A: Throughout my time as a guide at Open Sky I have learned, alongside students, healthier ways to cope with stress and anxiety. The wilderness is the most powerful teacher for me. Watching a full moon rise, a meteor shower above me; banding together through the elements or on a challenging hike…the unspoken benefits of these moments have carved away at my sense of place in the universe. Too many perfectly timed natural events have seamlessly redirected my negative thoughts and have opened my heart to a new way of looking at a situation.
I remember talking with a student who was stuck in a mindset that “the world was against her.” Right next to us was a tree that had clearly been pushed over when it was young and had somehow grown its trunk out of one of the branches, creating an ‘L’ shape from the original trunk. We both looked at this tree for a while and she connected with how she can change her mindset to be more like this tree: to grow herself from where she’s at even if her early life conditions may not have been ideal for her to thrive. The opportunity to learn from the wilderness has taught me how to engage in the world in a soulful and clearer way.
A: I value having the opportunity to see a person come into the program fairly lost and disconnected, and witnessing their transformation over many weeks discovering more of who they really are. The connection with the students has been a big part of why I enjoy being a guide. Over the course of many weeks together it can often feel like a family out there. I often get to learn from the students as much as I get to teach and mentor them. It’s helped me to continually grow as a human and guide.

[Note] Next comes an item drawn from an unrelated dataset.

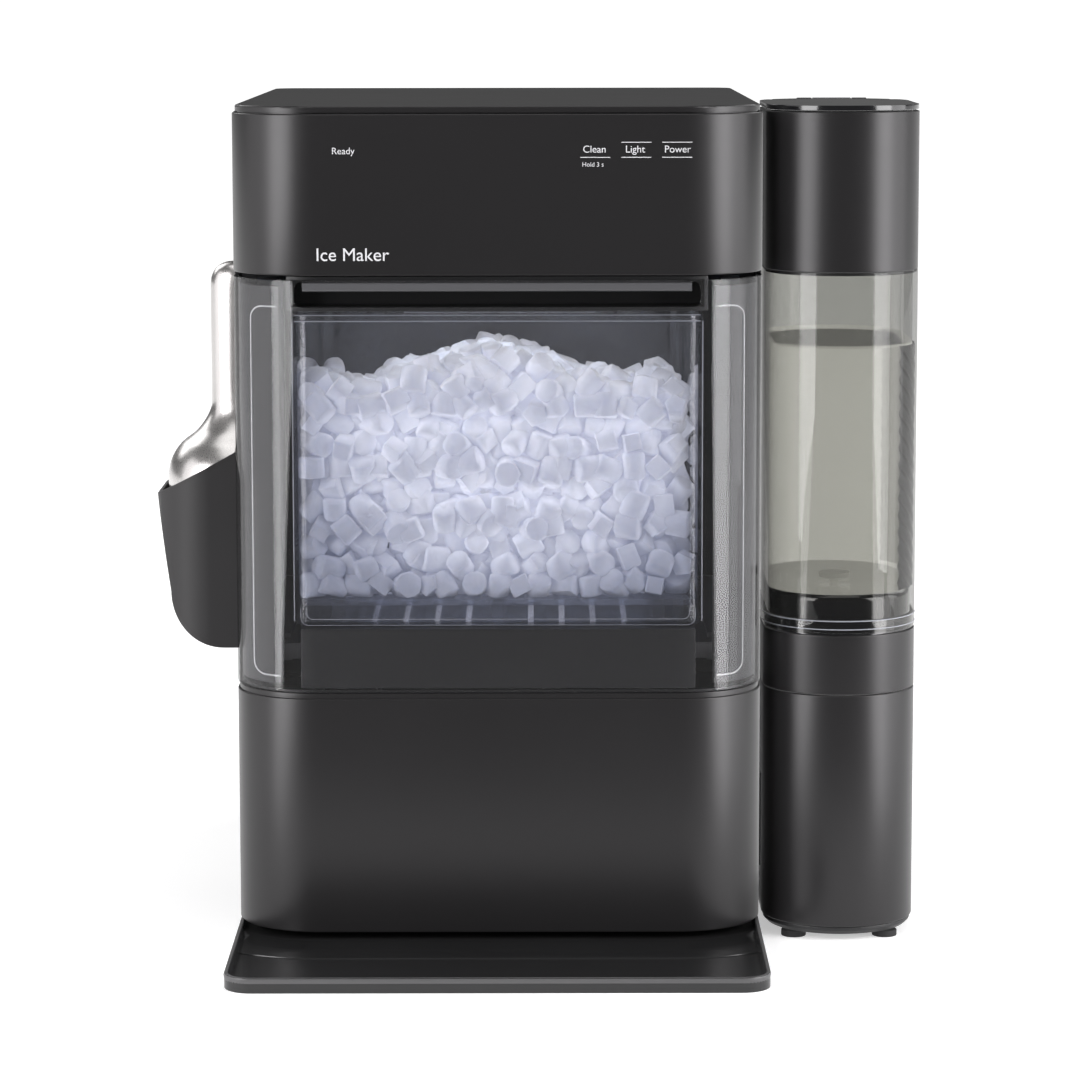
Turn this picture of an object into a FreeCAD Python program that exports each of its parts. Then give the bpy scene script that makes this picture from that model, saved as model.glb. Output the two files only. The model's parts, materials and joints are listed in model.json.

A: This question is really helping me to reflect…how have I had an impact? Wait, I can have an impact?! I hope to be a positive force in the Open Sky community, an ally, and someone that can be counted on. I hope that by living in my values and by doing my personal work, I can inspire others to do the same. Beyond that, I hope to inspire creativity in guides for celebration and interventions, particularly with the dress code, i.e. colorful scarves, robot helmets, and cat ears. All of which have played a role in my guiding career, with the intention that fun and playfulness are also important aspects of holistic health.